Tuttavia, rivolgersi alla ‘Ndrangheta, rinunciando alle regole dello Stato, non significa altro che sottomettersi in modo definitivo alle regole dell’antistato e, per dirla con le parole del gip dell’inchiesta “Malefix”, «accettandone le logiche perverse e promettendo implicitamente di ricambiare il favore alla bisogna».

Dal cavallo di ritorno allo spaccio di droga

È di tutta evidenza come negli ultimi tempi, complici una serie di fattori, il fenomeno del cavallo di ritorno abbia visto un graduale ridimensionamento (non è purtroppo del tutto debellato) a vantaggio di altri settori strategici dove i gruppi criminali rom hanno inteso inserirsi. Lo spaccio di droga è proprio uno di questi. L’inchiesta di Davi lo conferma in modo plastico. Per acquistare cocaina o marijuana nella zona sud bisogna rivolgersi alla centrale dello spaccio che sta nel fortino dei rom, al Rione Marconi. Non è difficile immaginare come possa trattarsi di qualcosa di molto simile ad una sorta di “appalto” delle attività che la ‘Ndrangheta ha lasciato in mano ad un braccio operativo. Del resto, la circostanza che diversi collaboratori di giustizia collochino esponenti delle famiglie rom addirittura quali soggetti pienamente affiliati alle cosche non fa che confermare quel forte legame creatosi nel tempo. Così, i gruppi rom sono passati dall’essere dediti ai furti, alla gestione delle fasi operative dello spaccio.
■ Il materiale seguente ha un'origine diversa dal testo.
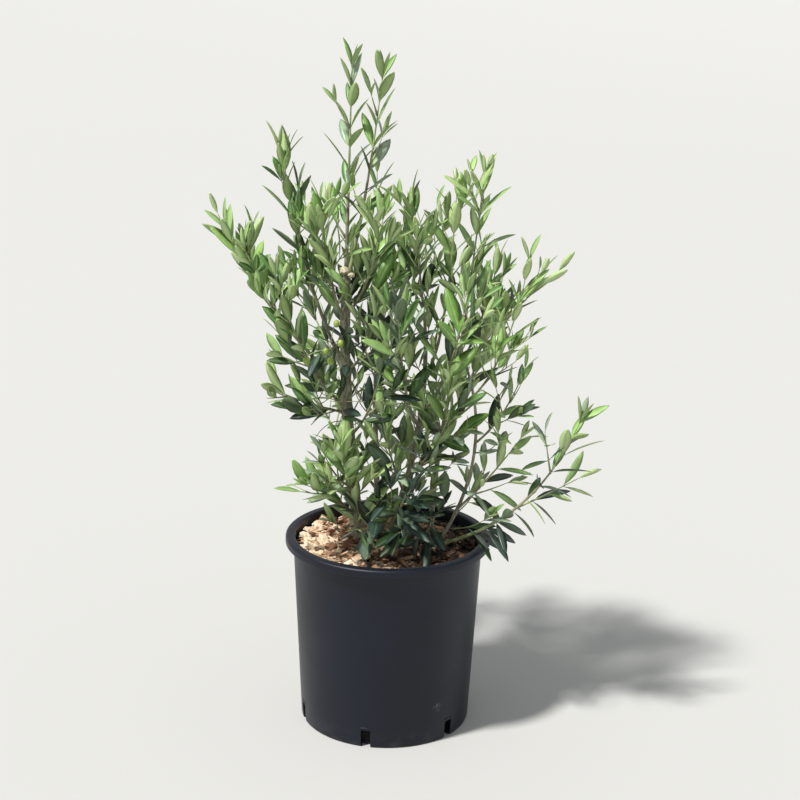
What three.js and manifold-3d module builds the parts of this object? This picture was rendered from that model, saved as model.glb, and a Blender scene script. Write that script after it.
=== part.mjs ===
// A young olive tree in a round nursery pot: a clump of five slender stems with boughs and leafy shoots.
// Millimetres, +Z up. The origin is the centre of the pot's flat underside, and -Y is the front.
// The plant is modelled in a group of its own, whose origin is on the soil above the pot's centre.
import * as THREE from 'three';
import { mergeVertices } from 'three/addons/utils/BufferGeometryUtils.js';
import Module from 'manifold-3d';

const wasm = await Module();
wasm.setup();

// Clearance between pieces that meet.
const GAP = 0.3;

// Pot
const POT_HEIGHT = 285;
const RIM_RADIUS = 150;
const LIP_WIDTH = 11;
const LIP_DROP = 12;
const BASE_RADIUS = 125;
const WALL = 2.8;
const FLOOR = 4;
const EDGE = 3;
const POT_SIDES = 36;

// Drain slots through the pot's lower corner
const SLOTS = 6;
const SLOT_WIDTH = 14;
const SLOT_HEIGHT = 27;
const SLOT_DEPTH = 16;
const FIRST_SLOT = THREE.MathUtils.degToRad(-102);

// Potting mix: flat round the stems, then falling gently to the pot's wall
const SOIL_LEVEL = 266;
const SOIL_FLAT = 92;
const SOIL_FALL = 5;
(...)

Probabilmente, subito dopo la messa in onda dell’inchiesta, andata sulle reti nazionali, i gestori del narcotraffico hanno provveduto a dismettere la palazzina di Rione Marconi e trovare un luogo diverso e più sicuro dove proseguire le attività illecite.

La speranza è che lo Stato non faccia passare troppo tempo prima di intervenire energicamente per liberare quegli spazi oggi occupati da un gruppo criminale che sta divenendo sempre più potente (non dimentichiamo le inchieste della Dda di Catanzaro che hanno certificato i rapporti, quanto allo spaccio, anche con cosche reggine) e che tesse trame e accordi con la ‘Ndrangheta, in un rapporto di mutuo interesse che il tempo sta trasformando in qualcosa di molto più complesso. Un rapporto che viene da lontano e di cui le nuove generazioni di mafiosi intendono servirsi a pieno per il buon andamento degli affari nella collaudata strategia della sommersione e del silenzio. Un silenzio che va rotto subito dallo Stato. Prima che sia troppo tardi.